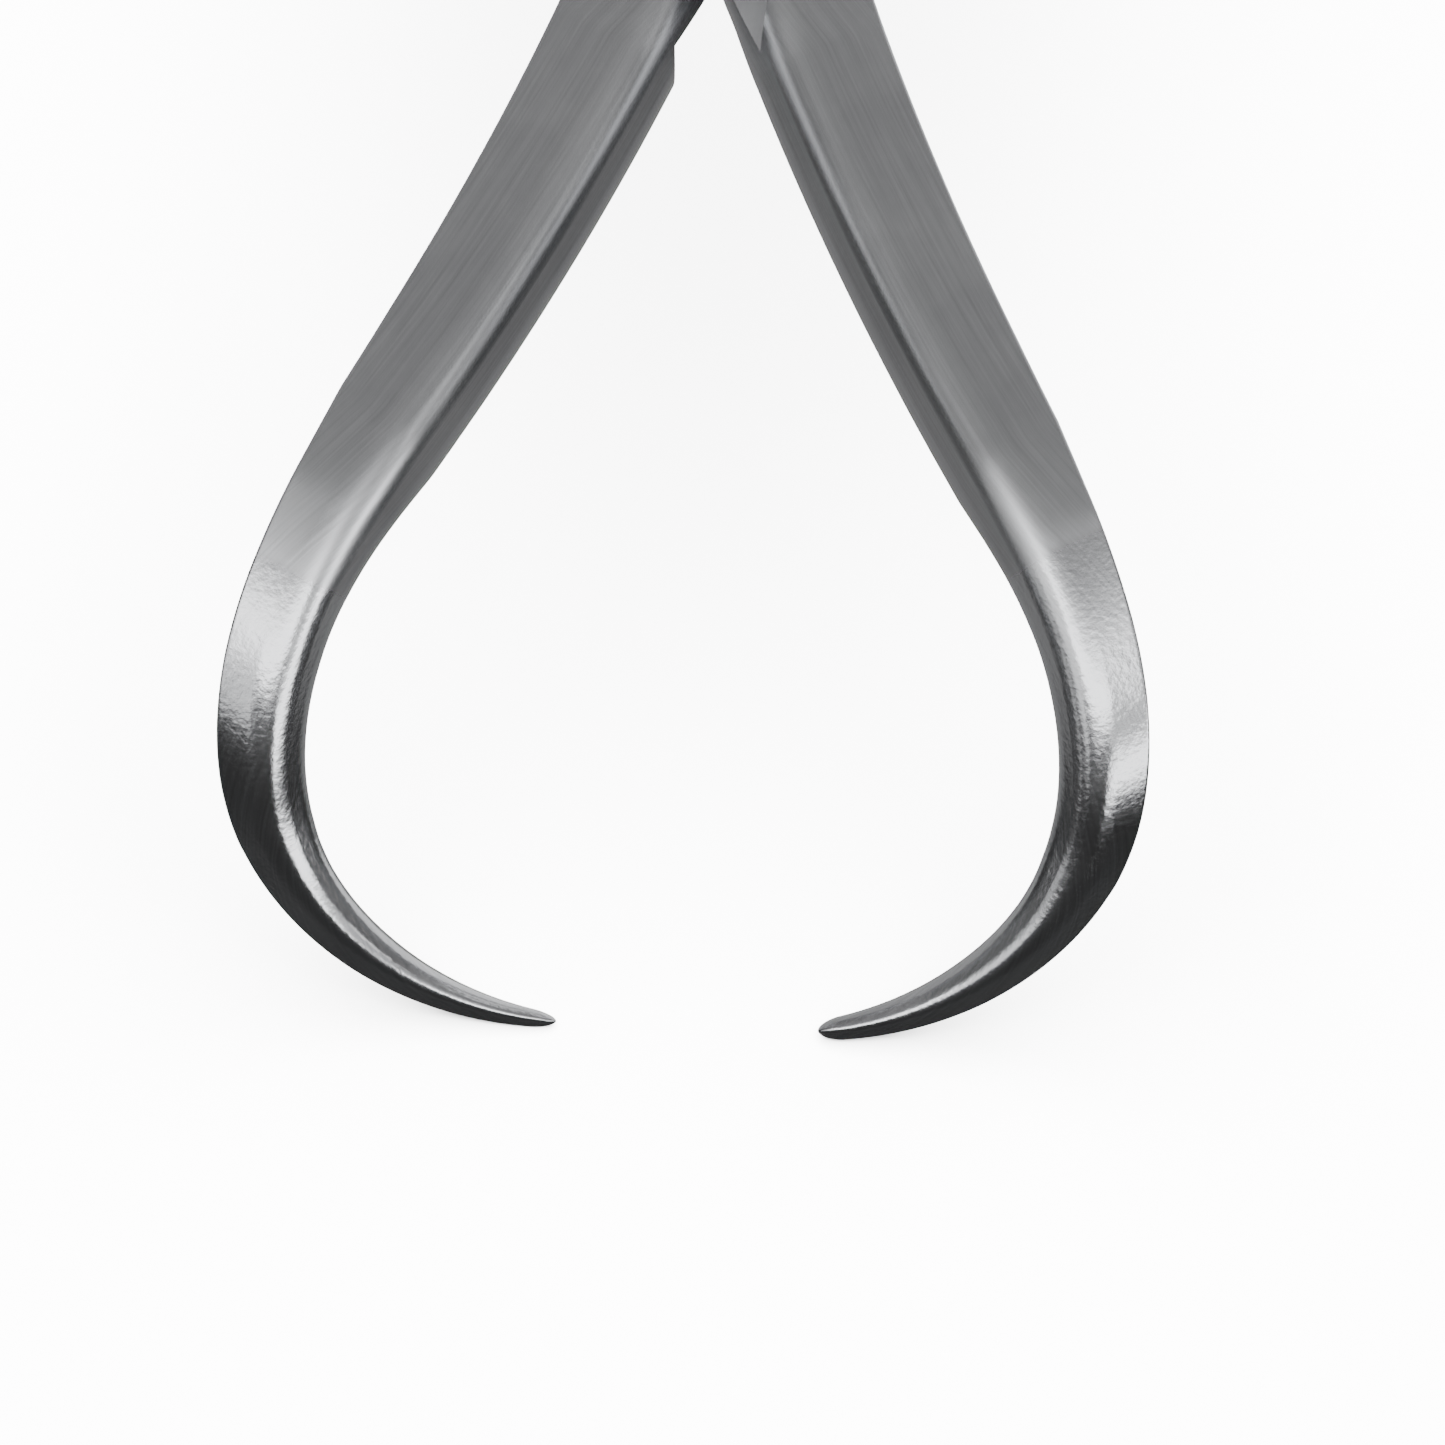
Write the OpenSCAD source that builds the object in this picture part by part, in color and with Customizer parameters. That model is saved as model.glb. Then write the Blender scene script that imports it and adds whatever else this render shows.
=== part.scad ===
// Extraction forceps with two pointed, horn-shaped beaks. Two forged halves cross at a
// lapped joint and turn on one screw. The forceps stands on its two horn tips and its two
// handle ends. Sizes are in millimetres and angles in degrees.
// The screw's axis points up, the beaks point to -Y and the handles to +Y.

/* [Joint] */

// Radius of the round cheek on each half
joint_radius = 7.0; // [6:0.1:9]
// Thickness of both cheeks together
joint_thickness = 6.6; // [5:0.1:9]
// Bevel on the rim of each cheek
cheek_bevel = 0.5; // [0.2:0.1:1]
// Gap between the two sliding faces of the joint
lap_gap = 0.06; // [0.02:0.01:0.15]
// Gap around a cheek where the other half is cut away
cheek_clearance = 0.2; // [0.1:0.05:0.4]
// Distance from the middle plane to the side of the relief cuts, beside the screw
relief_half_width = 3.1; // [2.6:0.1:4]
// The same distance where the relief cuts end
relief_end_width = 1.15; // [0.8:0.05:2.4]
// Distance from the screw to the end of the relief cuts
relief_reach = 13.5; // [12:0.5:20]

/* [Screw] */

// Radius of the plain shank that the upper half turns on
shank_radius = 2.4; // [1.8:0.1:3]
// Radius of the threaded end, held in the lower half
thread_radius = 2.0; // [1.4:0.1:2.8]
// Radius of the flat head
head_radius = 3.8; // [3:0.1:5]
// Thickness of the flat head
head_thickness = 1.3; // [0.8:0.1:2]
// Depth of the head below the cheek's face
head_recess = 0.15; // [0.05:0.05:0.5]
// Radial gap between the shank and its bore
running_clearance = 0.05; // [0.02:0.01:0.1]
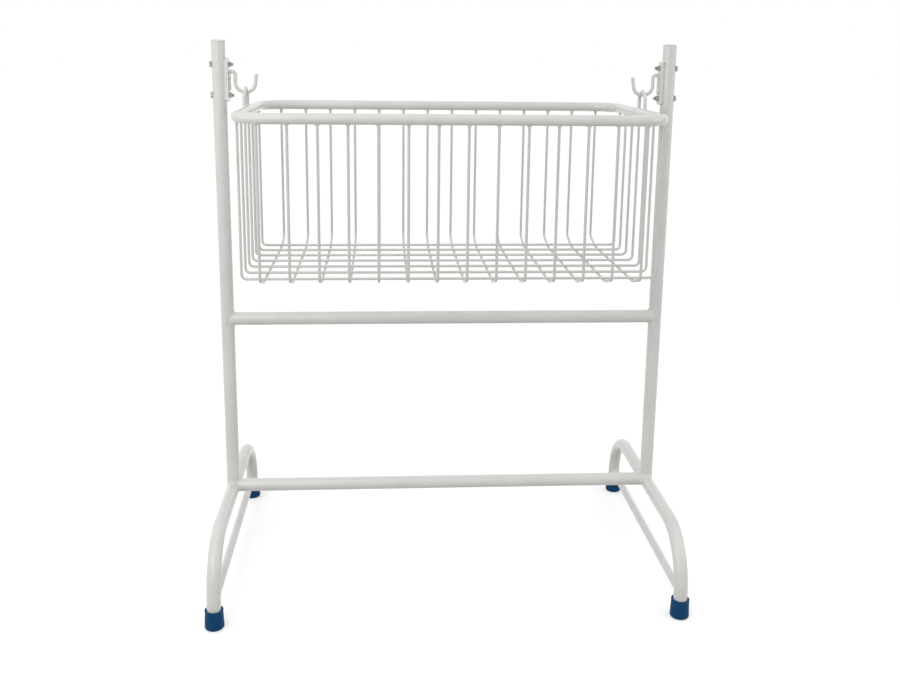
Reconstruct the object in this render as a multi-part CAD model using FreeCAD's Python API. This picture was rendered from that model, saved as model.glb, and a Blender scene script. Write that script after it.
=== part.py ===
__________________________________________________
Prompt:
What is the number of lines in these records that contain "from"? Reply with the number only.

Task result:
3